The problem ▸ Your task is to count the lines of the entries below that include the word "using" and to give only the resulting number.

Object modeling scripts ▸
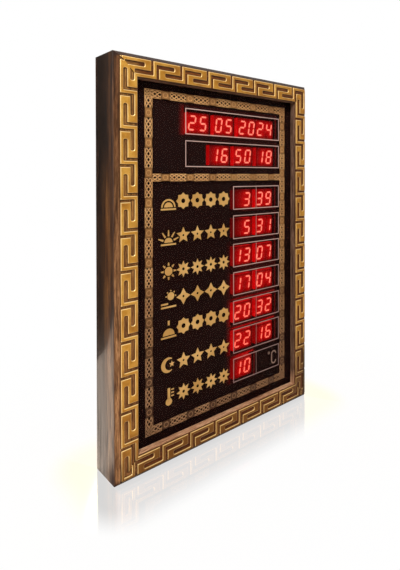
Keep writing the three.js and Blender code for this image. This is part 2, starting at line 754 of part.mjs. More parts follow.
const jackCut = slab(
  jackX - jackWidth / 2 - fitGap, jackX + jackWidth / 2 + fitGap,
  coverFront - cutOverrun, coverBack + cutOverrun,
  jackZ - jackHeight / 2 - fitGap, jackZ + jackHeight / 2 + fitGap,
);
const coverCuts = [...grilleCuts, ...ventCuts, ...buttonCuts, shaftCut, jackCut];
const coverSheet = sheetSolid(coverEdge, coverFront, coverBack);
const rearCover = cut(coverSheet, coverCuts.concat(screwHoles(coverHoles, coverFront, coverBack)));
place(caseGroup, 'rear_cover', rearCover, hardboard);

// Hangers: a strap under the top rail's screw, rolled round the straight bar of a ring
const strapScrewZ = caseHeight - coverScrewLine;
const ringPivotZ = strapScrewZ - strapDrop;
const rollInner = ringWireRadius + fitGap;
const rollOuter = rollInner + strapThickness;
const strapFront = coverBack + fitGap;
const ringPivotY = strapFront + rollOuter;
function strapSolid() {
  const half = strapWidth / 2;
  const strapBack = strapFront + strapThickness;
  const plate = slab(-half, half, strapFront, strapBack, ringPivotZ, strapScrewZ + strapOverhang);
  const roll = new THREE.CylinderGeometry(rollOuter, rollOuter, strapWidth, 16);
  roll.rotateZ(quarterTurn).translate(0, ringPivotY, ringPivotZ);
  const bore = new THREE.CylinderGeometry(rollInner, rollInner, strapWidth + cutOverrun * 2, 16);
  bore.rotateZ(quarterTurn).translate(0, ringPivotY, ringPivotZ);
  const hole = rod(holeRadius, strapFront - cutOverrun, strapBack + cutOverrun, 0, strapScrewZ, screwSides);
  return cut(plate.add(toSolid(roll)), [toSolid(bore), hole]);
}

// The ring is one wire: a straight bar through the roll, then a half-round bow below it
function ringSolid() {
  const half = ringWidth / 2 - ringWireRadius;
  const bowZ = half + ringWireRadius - ringDrop;
  const corners = [[-half, 0], [half, 0]];
  for (let step = 0; step <= ringBowSteps; step += 1) {
    const angle = step * Math.PI / ringBowSteps;
    corners.push([Math.cos(angle) * half, bowZ - Math.sin(angle) * half]);
  }
  const position = [];
  const index = [];
  corners.forEach(([x, z], i) => {
    const before = new THREE.Vector2(...corners.at(i - 1));
    const here = new THREE.Vector2(x, z);
    const after = new THREE.Vector2(...corners[(i + 1) % corners.length]);
    const arriving = here.clone().sub(before).normalize();
    const leaving = after.sub(here).normalize();
    const side = new THREE.Vector2(arriving.y + leaving.y, -arriving.x - leaving.x).normalize();
    const stretch = 1 / (side.x * arriving.y - side.y * arriving.x);
    for (let k = 0; k < ringSides; k += 1) {
      const angle = k * fullCircle / ringSides;
      const across = Math.cos(angle) * ringWireRadius * stretch;
      position.push(x + side.x * across, Math.sin(angle) * ringWireRadius, z + side.y * across);
      const [a, b] = [i * ringSides + k, i * ringSides + (k + 1) % ringSides];
      const turnBy = ringSides * (i === corners.length - 1 ? 1 - corners.length : 1);
      index.push(a, b, a + turnBy, b, b + turnBy, a + turnBy);
    }
  });
  const geometry = new THREE.BufferGeometry();
  geometry.setAttribute('position', new THREE.Float32BufferAttribute(position, 3));
  geometry.setIndex(index);
  return geometry;
}

for (const [side, x] of [['left', -hangerX], ['right', hangerX]]) {
  place(caseGroup, `${side}_hanger_strap`, strapSolid(), steel, x, 0, 0);
  place(caseGroup, `${side}_hanger_ring`, ringSolid(), steel, x, ringPivotY, ringPivotZ);
}

export default azanClock;
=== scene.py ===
# Azan clock: a walnut-sided frame with a gilded key moulding, a smoked panel and red digit displays.
import json
import math

import bmesh
import bpy
from mathutils import Euler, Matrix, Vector


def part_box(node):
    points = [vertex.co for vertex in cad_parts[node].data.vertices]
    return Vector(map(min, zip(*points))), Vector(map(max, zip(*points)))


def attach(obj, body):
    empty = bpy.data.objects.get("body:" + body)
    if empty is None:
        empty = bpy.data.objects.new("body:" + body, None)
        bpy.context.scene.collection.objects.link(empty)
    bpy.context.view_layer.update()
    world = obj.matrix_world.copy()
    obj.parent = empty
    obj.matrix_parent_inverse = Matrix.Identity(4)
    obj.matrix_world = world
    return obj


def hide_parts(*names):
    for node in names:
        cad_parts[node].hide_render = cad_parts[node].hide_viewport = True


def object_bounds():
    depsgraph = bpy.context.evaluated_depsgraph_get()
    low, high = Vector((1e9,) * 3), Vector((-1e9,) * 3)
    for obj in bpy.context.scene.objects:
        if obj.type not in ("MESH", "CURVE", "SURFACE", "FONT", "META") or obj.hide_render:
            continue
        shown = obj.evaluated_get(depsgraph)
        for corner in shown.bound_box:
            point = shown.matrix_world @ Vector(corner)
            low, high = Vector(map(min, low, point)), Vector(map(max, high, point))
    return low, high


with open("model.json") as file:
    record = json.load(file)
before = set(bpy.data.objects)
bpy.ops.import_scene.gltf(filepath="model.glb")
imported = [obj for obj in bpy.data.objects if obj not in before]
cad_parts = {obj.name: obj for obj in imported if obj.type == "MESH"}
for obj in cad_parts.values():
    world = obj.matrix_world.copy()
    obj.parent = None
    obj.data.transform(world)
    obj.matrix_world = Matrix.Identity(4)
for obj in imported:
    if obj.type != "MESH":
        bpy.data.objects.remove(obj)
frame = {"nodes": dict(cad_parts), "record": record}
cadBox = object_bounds()
millimetre = 0.001
caseFace = cadBox[0].y
nodeSlots = {part["node"]: part["material_slot"] for part in frame["record"]["subparts"]}


def at(x, depth, z):  # millimetres: across, behind the front, up
    return Vector((x * millimetre, caseFace + depth * millimetre, z * millimetre))


def size(node):  # a node's corners as (low x, high x, front, back, low z, high z), in millimetres
    low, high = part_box(node)
    edges = low.x, high.x, low.y - caseFace, high.y - caseFace, low.z, high.z
    return [value / millimetre for value in edges]


caseLeft, caseRight, _, caseBack, caseFoot, caseTop = [
    function(size(rail)[place] for rail in ("top_rail", "right_rail", "bottom_rail", "left_rail"))
    for place, function in enumerate((min, max, min, max, min, max))
]
caseWidth = caseRight - caseLeft
caseHeight = caseTop - caseFoot


# Shading and geometry graphs


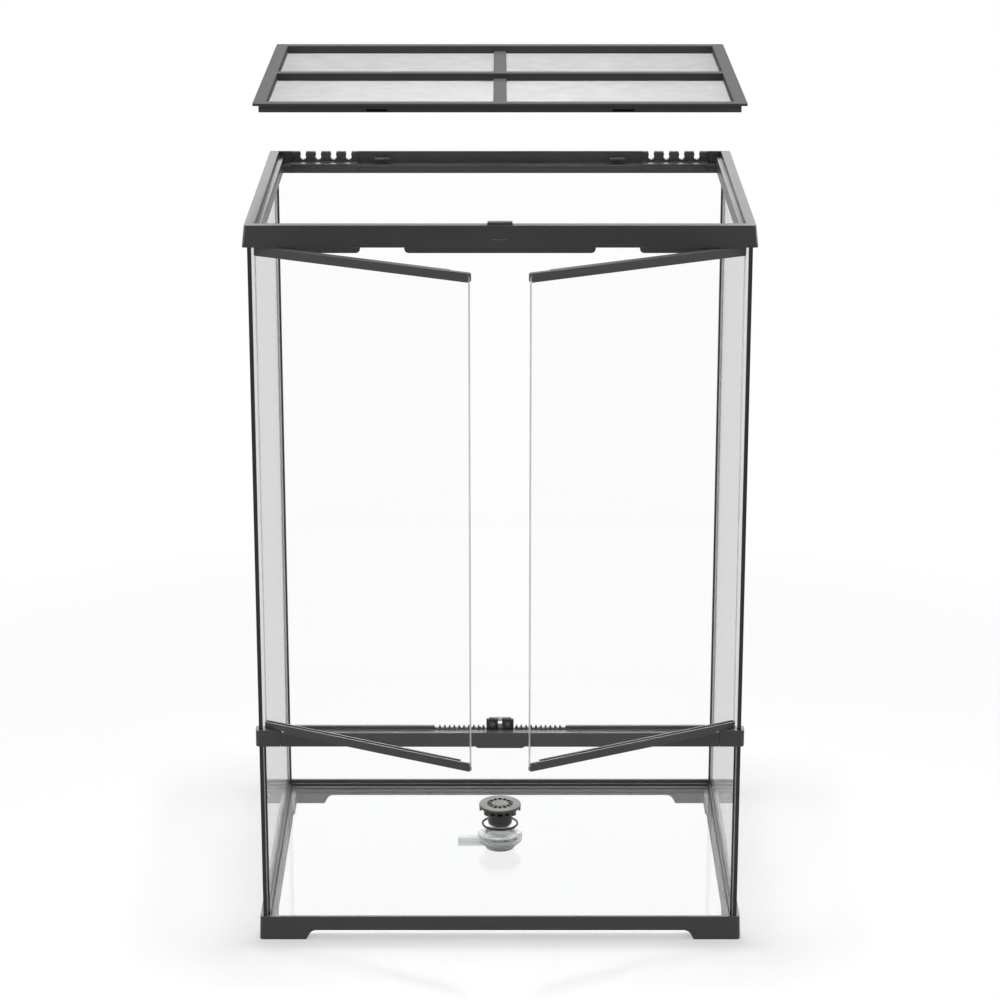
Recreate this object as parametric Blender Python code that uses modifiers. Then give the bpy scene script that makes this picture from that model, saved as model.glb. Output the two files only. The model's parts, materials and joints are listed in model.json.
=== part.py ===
# A front-opening glass paludarium: a tall tank with two hinged glass doors above a water section,
# a lift-off screen lid and a drain in its floor.
# Units are metres, +Z is up, and the doors face -Y. The doors stand ajar, and the lid, the drain
# strainer and its sealing ring are lifted off their seats.

import math

import bmesh
import bpy
from mathutils import Matrix, Vector

# Whole tank
glass_length = 0.600  # outside, along X
glass_depth = 0.446  # outside, along Y
tank_height = 0.925  # floor to the top of the rim
pane = 0.005
fit = 0.0003  # clearance between pieces that touch
tank_centre_y = 0.063  # puts the origin under the middle of the tank with its doors ajar

# Base frame
base_height = 0.0314
base_wall = 0.004
base_flare = 0.001
base_corner = 0.004
base_ledge_width = 0.015  # from the outer face of the glass inwards
base_ledge_top = 0.019
base_skin = 0.003
base_rib_pitch = 0.040
base_rib = 0.002
foot_length = 0.059
arch_height = 0.0125
arch_slope = 0.007
arch_round = 0.0055

# Seals and edge trims
floor_bead = 0.0035
corner_bead = 0.0027
trim_depth = 0.001
trim_margin = 0.0001  # keeps each trim inside the width of the glass edge

# Top rim
rim_height = 0.0263
rim_wall = 0.0032
rim_flare = 0.0028
rim_corner = 0.003
rim_side_top = 0.0117
rim_front_top = 0.012
rim_rear_top = 0.0028
side_glass_in_rim = 0.0193
rear_glass_in_rim = 0.0073
lid_recess_depth = 0.0075
lid_ledge_width = 0.006
rear_ledge_drop = 0.0158
rear_ledge_depth = 0.015
rim_groove_width = 0.0033
rim_groove_depth = 0.0143
front_groove_width = 0.0085
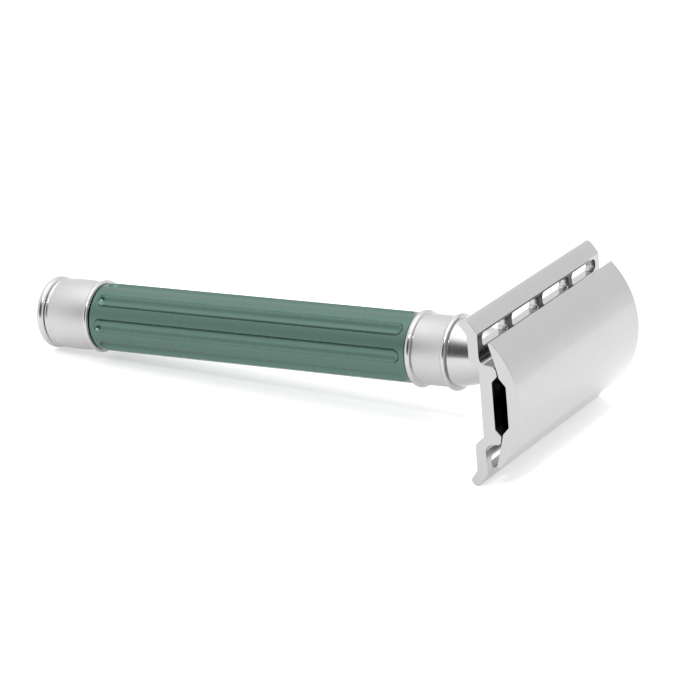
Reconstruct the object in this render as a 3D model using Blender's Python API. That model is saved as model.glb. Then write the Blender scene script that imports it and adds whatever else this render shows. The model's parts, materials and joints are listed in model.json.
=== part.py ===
"""Three-piece double-edge safety razor, lying on a table (Blender 4.5, metres, +Z up).

Every piece is modelled about the handle's own axis: x runs along the handle toward the head, y runs
along the blade's length and z runs from one cutting edge to the other. One empty then lays the razor
down, so that it rests on the lip of its lower safety bar and on the rim of its butt cap.
"""
import math

import bmesh
import bpy
from mathutils import Matrix, Vector

MM = 0.001
GAP = 0.3 * MM             # clearance where one piece sits in another
SEAM = 0.1 * MM            # clearance at a joint line that shows

# Head
HEAD_LENGTH = 42.5 * MM
CAP_CROWN = 10.18 * MM     # top of the cap, from the handle-side origin
CAP_RADIUS = 14.44 * MM
CAP_HALF_WIDTH = 10.05 * MM
CAP_FLOOR = 7.90 * MM      # bottom of the groove inside the cap
PLATE_FLOOR = 5.60 * MM    # the base plate's face toward the cap
PLATE_BACK = 3.50 * MM     # the base plate's face toward the handle
BAR_BACK = 1.90 * MM       # the safety bars' face toward the handle
BAR_FRONT = 3.65 * MM      # the safety bars' face toward the cap
LIP_TIP = Vector((1.70, 0, 13.47)) * MM

# Slots through the safety bars: (distance of the centre from the middle, length)
SLOTS = ((5.25 * MM, 9.0 * MM), (15.40 * MM, 8.4 * MM))
SLOT_HEIGHT = 2.0 * MM
SLOT_Z = 9.95 * MM
SLOT_CORNER = 0.7 * MM

# Stud and locating pins, fixed in the cap
STUD_RADIUS = 2.5 * MM
THREAD_PITCH = 0.8 * MM
THREAD_DEPTH = 0.45 * MM
STUD_TOP = 9.1 * MM
STUD_TIP = -5.0 * MM
PIN_RADIUS = 1.4 * MM
PIN_OFFSET = 12.0 * MM
PIN_TIP = 4.2 * MM
PIN_CHAMFER = 0.3 * MM

# Handle: stations along the axis and radii
NECK_FACE = PLATE_BACK - GAP
NECK_FOOT_RADIUS = 4.7 * MM
NECK_FOOT_BAND = 0.9 * MM  # length of the plain band at the foot of the neck
NECK_WAIST = (-3.6 * MM, 3.95 * MM)
NECK_SAG = 0.35 * MM       # how far the neck's flare curves inward
COLLAR_RADIUS = 5.83 * MM
SLEEVE_RADIUS = 5.84 * MM
SLEEVE_FRONT = -18.75 * MM
SLEEVE_REAR = -81.15 * MM
SLEEVE_BORE = 4.2 * MM
BARREL_RADII = (5.90 * MM, 5.84 * MM)
BARREL_BULGE = 0.235 * MM
BUTT_FACE = -92.19 * MM
BUTT_RADIUS = 6.26 * MM
BUTT_RIM_ARC = 0.80 * MM
SPIGOT_LENGTH = 6.0 * MM

# Beads of the handle: (distance along the axis, crest radius, radius of the bead's own arc)
NECK_BEAD = (-11.55 * MM, 6.34 * MM, 0.53 * MM)
FRONT_BEAD = (-18.00 * MM, 6.38 * MM, 0.62 * MM)
REAR_BEAD = (-81.73 * MM, 6.30 * MM, 0.42 * MM)
END_BEAD = (-90.10 * MM, 6.05 * MM, 0.35 * MM)
BEAD_FOOT = 5.62 * MM      # radius beside the neck bead and the end bead

# Inside the handle
STUD_WELL = -6.0 * MM      # bottom of the neck's stud hole
ROD_RADIUS = 2.0 * MM
ROD_WELL = -13.0 * MM      # bottom of the neck's rod hole
BOSS_RADIUS = 3.4 * MM     # boss of the butt cap
BOSS_LENGTH = 5.7 * MM
ROD_STOP = 1.5 * MM        # thickness of the butt cap behind the rod

# Flutes milled into the sleeve with a ball-ended cutter
FLUTE_COUNT = 8
FLUTE_PHASE = math.radians(-3.6)
FLUTE_DEPTH = 0.80 * MM
FLUTE_CUTTER = 1.45 * MM
FLUTE_ENDS = (-80.2 * MM, -19.65 * MM)

REACH = 2.0 * MM           # how far a cutter passes beyond the faces it cuts through
TURN_STEPS = 32            # segments round a turned piece
SLEEVE_STEPS = 64          # segments round the fluted sleeve
BORE_STEPS = 20            # segments round a hole or a pin
ARCH_STEPS = 9             # segments from the middle of the cap's arch to its edge


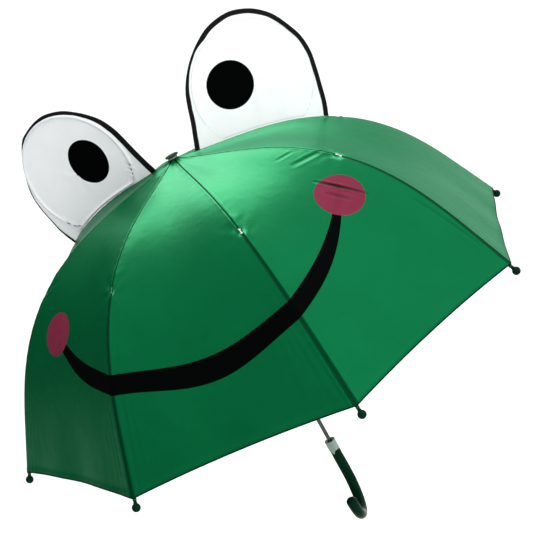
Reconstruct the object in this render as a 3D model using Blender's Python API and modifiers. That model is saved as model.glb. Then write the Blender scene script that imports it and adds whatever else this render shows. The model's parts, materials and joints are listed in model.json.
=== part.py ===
"""A children's stick umbrella, open: eight-gore canopy, stand-up eyes, ribs, stretchers, runner, crook.

Frame: metres, +Z up along the shaft, origin on the shaft's axis at the middle of the grip. The canopy's
front, between ribs 2 and 3, faces -Y. Heights written as "below the crown" are negative Z from CROWN.
"""

import math

import bmesh
import bpy
import numpy as np
from mathutils import Matrix, Vector

MM = 0.001
CROWN = 490 * MM  # height of the canopy's centre above the grip
GAP = 0.3 * MM  # between pieces that touch

# Ribs and canopy
RIB_COUNT = 8
FIRST_RIB = math.radians(-67.5)  # azimuth of rib 1, from -Y towards +X
RIB_STEP = math.tau / RIB_COUNT
SEAM_LENGTH = 481 * MM  # crown to hem corner, along a seam
CROWN_SLOPE, HEM_SLOPE = math.radians(9.8), math.radians(62.0)
BEND_START, BEND_END = 0.1427, 0.8863  # shares of the seam between which the slope steepens
CROWN_LIFT, LIFT_SPAN = math.radians(6.2), 0.1329  # extra slope where the cap pulls the fabric down
CLOTH = 0.8 * MM
HEM_SCALLOP = 0.010  # share of the seam by which the hem is cut away between two ribs
CANOPY_HOLE = 4.2 * MM
RIB_R = 1.2 * MM
RIB_DROP = 3.5 * MM  # rib's centre line below the cloth's face
JOINT_SHARE = 0.4397  # where along the seam the stretcher joint sits
RIB_END_SHARE = 0.9771  # where along the seam the ribs enter the tips
STRETCHER_DROP = 4.0 * MM  # stretcher rivet below the rib's centre line
STRETCHER_R = 1.1 * MM
PIVOT_R, PIVOT_DROP = 9 * MM, 9 * MM  # the ribs' hinges: off the axis, below the crown
EYE_R, EYE_WIDTH, EYE_HOLE = 1.8 * MM, 2.4 * MM, 1.0 * MM  # flattened ends of ribs and stretchers
SLOT_WIDTH = EYE_WIDTH + 2 * GAP
TIP_REACH, TIP_BALL_R, TIP_STEM_R = 10 * MM, 5.2 * MM, 2.1 * MM

# Shaft and its fittings
SHAFT_R, SHAFT_WALL = 2.8 * MM, 0.6 * MM
BORE_R = SHAFT_R + GAP
HUB_R = 6.2 * MM  # outside of the runner's barrel
TEETH_R = 11.5 * MM
SLOT_FLOOR_R = 6.6 * MM
CAP_R, CAP_BOTTOM, CAP_TOP = 9 * MM, 2.6 * MM, 4.1 * MM
RUNNER_RING, RUNNER_BARREL = 9 * MM, 30 * MM
SPRING_AZIMUTH = math.radians(157.5)
SPRING_PROUD, SPRING_LENGTH, SPRING_WIDTH = 2.4 * MM, 18 * MM, 1.8 * MM
PIN_R = 1.0 * MM

# Handle
COLLAR_TOP, COLLAR_BOTTOM = CROWN - 453 * MM, CROWN - 468 * MM
COLLAR_R, COLLAR_BORE_R = 7.7 * MM, 5.7 * MM
HANDLE_R, NECK_R = 7.3 * MM, 5.4 * MM
HOOK_START = CROWN - 509 * MM
HOOK_R, HOOK_DEPTH, HOOK_END = 41.5 * MM, 39.5 * MM, 5 * MM
HOOK_AZIMUTH = math.radians(6)
SHAFT_END = CROWN - 500 * MM

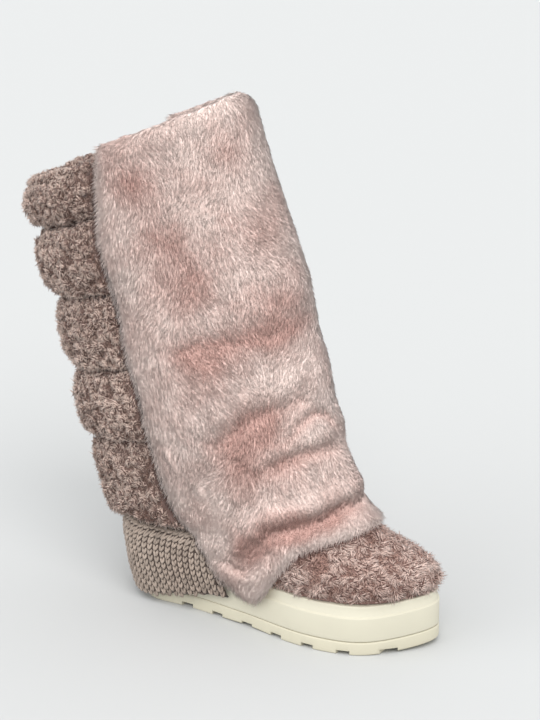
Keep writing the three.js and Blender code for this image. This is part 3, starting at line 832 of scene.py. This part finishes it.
TOE_BELOW, TOE_PAST, TOE_CUTS = 0.13, 0.08, 3
OUTWARD = 0.15
TOE_CLEAR, TOE_ALONG, TOE_ABOVE = (1.0 * MM, 4.0 * MM), (-0.02, 0.03), (0.046, 0.052)
TOE_CLUMP, TOE_STRETCH = 1.3, (0.7, 1.3, 1.3)
TOE_SWELL, TOE_LEVEL, TOE_RIPPLES = 3.2, 0.75, [(0.6, 0.018, 4)]
TOE_LOCK, TOE_DENSITY = 1.45, 1.25
TOE_FORWARD = np.array([[0.5, -0.25, -0.35]])
# Painted shade multiplied into the gaps between the clumps of toe wool.
TOE_CREVICE_SHADE = (0.58, 0.46, 0.43)
FOOT_AXIS_Z = [0.04, 0.075, 0.11, 0.15, 0.26, 0.46]
FOOT_AXIS_X = [0.0, 0.0, 0.03, 0.027, 0.013, -0.04]
FOOT_TOP, FOOT_MIDDLE = 0.10, 0.058
FOOT_FROM, FOOT_TO = -0.005, 0.2


def foot_axis(points):
    """The middle of the boot's hollow at each point's height."""
    middle = points.copy()
    middle[:, 0] = np.interp(points[:, 2], FOOT_AXIS_Z, FOOT_AXIS_X)
    low = points[:, 2] < FOOT_TOP
    middle[low, 0] = np.clip(points[low, 0], FOOT_FROM, FOOT_TO)
    middle[:, 1] = 0
    middle[low, 2] = FOOT_MIDDLE
    return middle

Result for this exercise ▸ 2